Malgré cette initiative appréciable, Splatoon a encore besoin de temps avant d'arrivée à maturité, aussi bien sur le plan visuel qu'au niveau du contenu. Mais la base est là et c'est bien là l'essentiel pour une nouvelle marque qui ne demande qu'à grandir.
En tout cas, on notera que chaque élément composant l'équipement donne accès à des bonus - quatre maximum - pour se faciliter la tâche pendant les affrontements. Consommation d'encre moindre, remplissage du réservoir plus rapide, puissance des armes accrue, augmentation de la durée d'utilisation de l'arme spéciale, voilà un exemple des skills que l'on peut débloquer au fil des sessions.

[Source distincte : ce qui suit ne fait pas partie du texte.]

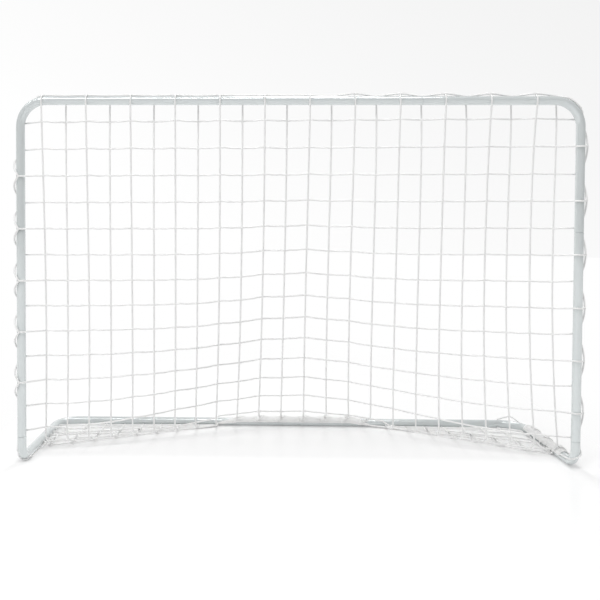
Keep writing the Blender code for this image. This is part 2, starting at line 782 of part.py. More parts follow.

En dehors des matchs classiques, il existe les matchs pros qui n'ouvrent leurs portes qu'à partir du niveau 10. Pour le moment, ils ne contiennent qu'un mode, "Défense de Zone", qui consiste à défendre plusieurs points stratégiques de la map. Rien de bien révolutionnaire mais c'est toujours ça de pris. En termes de réalisation, Splatoon nous a laissés sur notre faim pour être honnête. Ca aliase pas mal et les textures ne sont pas des plus folles. On note même de légères chutes de framerate par moments, phénomène difficilement compréhensible quand on voit les niveaux qui sont loin d'être blindés de détails. Cela dit, voir l'encre gicler des lanceurs demeure un plaisir pour les yeux et on peut même observer des coulures en fonction de l'arme choisie. Du côté du character design, on sent bien que le jeu n'a pas été développé par les dinosaures de Kyoto, et que le look des personnages est autrement plus funky que ce que l'on a l'habitude de voir chez Nintendo. Malgré cette initiative appréciable, Splatoon a encore besoin de temps avant d'arrivée à maturité, aussi bien sur le plan visuel qu'au niveau du contenu. Mais la base est là et c'est bien là l'essentiel pour une nouvelle marque qui ne demande qu'à grandir.